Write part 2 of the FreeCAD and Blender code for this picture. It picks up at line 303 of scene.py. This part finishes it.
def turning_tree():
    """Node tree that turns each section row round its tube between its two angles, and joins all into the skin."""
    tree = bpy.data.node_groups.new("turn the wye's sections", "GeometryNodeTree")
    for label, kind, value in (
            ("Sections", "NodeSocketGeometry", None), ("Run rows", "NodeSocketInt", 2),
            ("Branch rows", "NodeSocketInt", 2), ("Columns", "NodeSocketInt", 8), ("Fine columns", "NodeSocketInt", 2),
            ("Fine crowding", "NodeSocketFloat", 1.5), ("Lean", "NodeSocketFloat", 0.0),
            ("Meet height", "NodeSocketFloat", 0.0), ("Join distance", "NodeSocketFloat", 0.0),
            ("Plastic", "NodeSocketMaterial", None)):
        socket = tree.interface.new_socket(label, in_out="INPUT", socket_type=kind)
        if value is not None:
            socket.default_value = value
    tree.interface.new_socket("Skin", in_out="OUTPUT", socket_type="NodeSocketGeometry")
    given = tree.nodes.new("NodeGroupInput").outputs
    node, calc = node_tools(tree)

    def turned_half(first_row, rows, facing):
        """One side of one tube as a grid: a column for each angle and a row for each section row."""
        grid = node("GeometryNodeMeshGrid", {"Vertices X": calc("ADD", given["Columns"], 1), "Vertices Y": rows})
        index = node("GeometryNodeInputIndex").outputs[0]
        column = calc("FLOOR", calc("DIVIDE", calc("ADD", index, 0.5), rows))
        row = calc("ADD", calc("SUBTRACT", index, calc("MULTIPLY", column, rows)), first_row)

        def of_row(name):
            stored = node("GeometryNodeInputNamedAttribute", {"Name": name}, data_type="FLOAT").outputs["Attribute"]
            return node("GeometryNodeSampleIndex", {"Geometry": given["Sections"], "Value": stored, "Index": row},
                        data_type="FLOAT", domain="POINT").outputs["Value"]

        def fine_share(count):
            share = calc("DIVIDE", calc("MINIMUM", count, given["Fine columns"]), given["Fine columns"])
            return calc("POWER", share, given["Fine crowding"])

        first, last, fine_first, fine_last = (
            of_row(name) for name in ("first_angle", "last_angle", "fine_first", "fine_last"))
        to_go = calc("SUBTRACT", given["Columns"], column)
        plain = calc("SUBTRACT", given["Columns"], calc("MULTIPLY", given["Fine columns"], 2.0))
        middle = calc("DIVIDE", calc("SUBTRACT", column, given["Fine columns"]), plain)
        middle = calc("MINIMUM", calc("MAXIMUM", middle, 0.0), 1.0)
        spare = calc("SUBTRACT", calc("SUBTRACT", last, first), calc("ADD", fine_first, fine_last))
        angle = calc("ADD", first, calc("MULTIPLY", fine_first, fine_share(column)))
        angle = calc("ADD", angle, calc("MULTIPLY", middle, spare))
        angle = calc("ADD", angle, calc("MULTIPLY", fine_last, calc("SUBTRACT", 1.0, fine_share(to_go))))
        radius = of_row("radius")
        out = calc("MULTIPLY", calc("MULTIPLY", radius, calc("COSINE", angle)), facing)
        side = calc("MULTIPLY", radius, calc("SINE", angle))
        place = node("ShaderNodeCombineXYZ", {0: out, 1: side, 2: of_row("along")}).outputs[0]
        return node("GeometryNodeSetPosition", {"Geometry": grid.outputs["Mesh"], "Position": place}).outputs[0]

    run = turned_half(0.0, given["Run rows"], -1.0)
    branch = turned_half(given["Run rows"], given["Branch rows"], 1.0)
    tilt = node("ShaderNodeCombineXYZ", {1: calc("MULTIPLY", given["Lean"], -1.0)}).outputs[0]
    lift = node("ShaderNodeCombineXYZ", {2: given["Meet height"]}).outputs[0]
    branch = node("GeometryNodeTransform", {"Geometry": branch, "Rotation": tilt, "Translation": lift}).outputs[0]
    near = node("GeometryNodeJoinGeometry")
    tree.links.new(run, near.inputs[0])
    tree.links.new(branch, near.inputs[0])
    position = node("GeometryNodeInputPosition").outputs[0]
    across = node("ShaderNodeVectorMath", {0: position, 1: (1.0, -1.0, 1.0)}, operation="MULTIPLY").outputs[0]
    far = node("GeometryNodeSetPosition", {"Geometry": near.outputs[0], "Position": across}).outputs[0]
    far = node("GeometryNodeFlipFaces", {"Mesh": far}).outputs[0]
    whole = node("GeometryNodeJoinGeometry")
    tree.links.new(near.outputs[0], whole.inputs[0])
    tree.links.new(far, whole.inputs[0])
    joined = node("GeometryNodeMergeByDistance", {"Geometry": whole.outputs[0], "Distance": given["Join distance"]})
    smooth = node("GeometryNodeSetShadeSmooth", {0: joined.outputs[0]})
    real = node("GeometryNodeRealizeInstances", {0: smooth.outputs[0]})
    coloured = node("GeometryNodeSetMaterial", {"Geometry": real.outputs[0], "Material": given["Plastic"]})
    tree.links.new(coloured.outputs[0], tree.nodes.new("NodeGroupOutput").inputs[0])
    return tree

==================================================

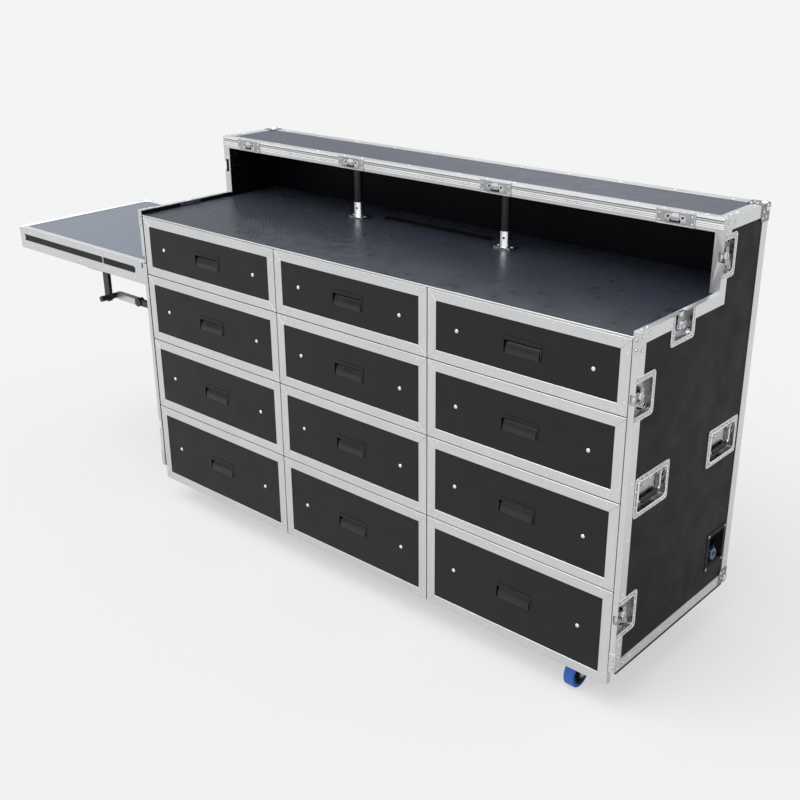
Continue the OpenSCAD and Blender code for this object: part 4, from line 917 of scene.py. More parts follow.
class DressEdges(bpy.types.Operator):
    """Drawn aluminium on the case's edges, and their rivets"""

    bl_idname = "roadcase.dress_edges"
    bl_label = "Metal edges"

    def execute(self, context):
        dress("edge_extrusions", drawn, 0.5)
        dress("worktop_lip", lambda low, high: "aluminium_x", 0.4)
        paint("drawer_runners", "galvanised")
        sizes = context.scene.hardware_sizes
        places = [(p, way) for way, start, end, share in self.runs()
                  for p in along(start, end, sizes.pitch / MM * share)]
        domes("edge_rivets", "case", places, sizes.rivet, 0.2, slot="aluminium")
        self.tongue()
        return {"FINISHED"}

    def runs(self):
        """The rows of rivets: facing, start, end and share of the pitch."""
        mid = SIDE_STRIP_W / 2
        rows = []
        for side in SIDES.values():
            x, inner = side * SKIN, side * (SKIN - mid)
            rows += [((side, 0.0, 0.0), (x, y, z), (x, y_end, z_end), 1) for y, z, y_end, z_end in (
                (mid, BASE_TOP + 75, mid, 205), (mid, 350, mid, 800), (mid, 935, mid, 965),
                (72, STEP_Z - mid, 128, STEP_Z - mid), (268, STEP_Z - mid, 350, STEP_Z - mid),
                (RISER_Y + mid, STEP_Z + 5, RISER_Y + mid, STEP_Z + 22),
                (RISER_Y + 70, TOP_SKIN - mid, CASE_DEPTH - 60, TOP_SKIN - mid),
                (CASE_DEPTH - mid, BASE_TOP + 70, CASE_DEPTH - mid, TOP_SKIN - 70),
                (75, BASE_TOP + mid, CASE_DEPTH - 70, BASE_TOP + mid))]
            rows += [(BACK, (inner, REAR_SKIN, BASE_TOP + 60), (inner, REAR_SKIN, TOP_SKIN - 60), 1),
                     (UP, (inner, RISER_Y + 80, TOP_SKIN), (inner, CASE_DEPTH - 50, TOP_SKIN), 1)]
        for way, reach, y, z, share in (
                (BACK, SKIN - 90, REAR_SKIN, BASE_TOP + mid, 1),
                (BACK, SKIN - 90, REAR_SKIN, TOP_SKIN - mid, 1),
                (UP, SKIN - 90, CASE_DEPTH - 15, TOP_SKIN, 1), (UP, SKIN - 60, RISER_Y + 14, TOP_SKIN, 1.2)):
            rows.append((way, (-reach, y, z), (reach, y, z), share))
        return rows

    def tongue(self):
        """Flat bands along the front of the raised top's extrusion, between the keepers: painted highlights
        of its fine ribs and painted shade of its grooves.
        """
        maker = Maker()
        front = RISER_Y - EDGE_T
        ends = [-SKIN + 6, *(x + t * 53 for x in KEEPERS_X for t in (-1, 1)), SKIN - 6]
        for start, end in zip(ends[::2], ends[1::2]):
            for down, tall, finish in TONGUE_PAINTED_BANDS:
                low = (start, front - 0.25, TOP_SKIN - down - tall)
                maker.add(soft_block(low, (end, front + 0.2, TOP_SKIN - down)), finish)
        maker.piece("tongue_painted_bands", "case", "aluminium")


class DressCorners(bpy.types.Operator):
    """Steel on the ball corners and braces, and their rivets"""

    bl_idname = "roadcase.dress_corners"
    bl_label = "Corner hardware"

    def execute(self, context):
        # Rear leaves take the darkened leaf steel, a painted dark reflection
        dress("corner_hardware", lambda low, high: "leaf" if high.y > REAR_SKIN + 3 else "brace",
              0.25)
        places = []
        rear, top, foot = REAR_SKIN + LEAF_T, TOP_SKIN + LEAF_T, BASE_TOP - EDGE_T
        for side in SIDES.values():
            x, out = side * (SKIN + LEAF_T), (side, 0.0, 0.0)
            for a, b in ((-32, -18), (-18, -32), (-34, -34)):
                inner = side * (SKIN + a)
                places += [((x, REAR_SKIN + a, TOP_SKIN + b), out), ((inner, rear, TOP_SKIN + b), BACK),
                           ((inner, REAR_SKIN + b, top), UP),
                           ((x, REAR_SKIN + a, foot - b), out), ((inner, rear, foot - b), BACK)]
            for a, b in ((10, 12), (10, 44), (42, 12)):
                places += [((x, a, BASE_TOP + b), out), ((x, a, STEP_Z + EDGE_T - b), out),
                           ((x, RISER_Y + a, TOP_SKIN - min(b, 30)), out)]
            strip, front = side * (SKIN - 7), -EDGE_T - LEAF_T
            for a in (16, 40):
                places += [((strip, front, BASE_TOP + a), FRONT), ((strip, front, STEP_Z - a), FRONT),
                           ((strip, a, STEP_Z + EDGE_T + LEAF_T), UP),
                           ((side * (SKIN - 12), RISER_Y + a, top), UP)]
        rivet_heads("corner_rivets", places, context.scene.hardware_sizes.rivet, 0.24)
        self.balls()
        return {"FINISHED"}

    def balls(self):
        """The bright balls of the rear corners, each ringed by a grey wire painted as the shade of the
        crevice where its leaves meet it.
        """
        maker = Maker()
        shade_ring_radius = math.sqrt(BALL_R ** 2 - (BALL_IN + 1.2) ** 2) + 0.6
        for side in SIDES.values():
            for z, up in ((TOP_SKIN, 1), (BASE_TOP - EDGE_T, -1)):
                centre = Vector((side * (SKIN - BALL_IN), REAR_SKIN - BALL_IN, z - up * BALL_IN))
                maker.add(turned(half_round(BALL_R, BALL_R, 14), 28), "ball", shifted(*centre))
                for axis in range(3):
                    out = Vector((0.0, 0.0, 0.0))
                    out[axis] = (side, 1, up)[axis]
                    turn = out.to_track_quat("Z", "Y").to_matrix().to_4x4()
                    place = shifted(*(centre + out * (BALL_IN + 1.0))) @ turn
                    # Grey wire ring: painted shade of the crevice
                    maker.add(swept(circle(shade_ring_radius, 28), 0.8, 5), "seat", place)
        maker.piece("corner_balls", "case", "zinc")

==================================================

> **WHAT YOU ARE ASKED TO DO**
Look through the records and gather every line containing "part".

> **ANSWER TO THIS TASK**
Write part 2 of the FreeCAD and Blender code for this picture. It picks up at line 303 of scene.py. This part finishes it.
Continue the OpenSCAD and Blender code for this object: part 4, from line 917 of scene.py. More parts follow.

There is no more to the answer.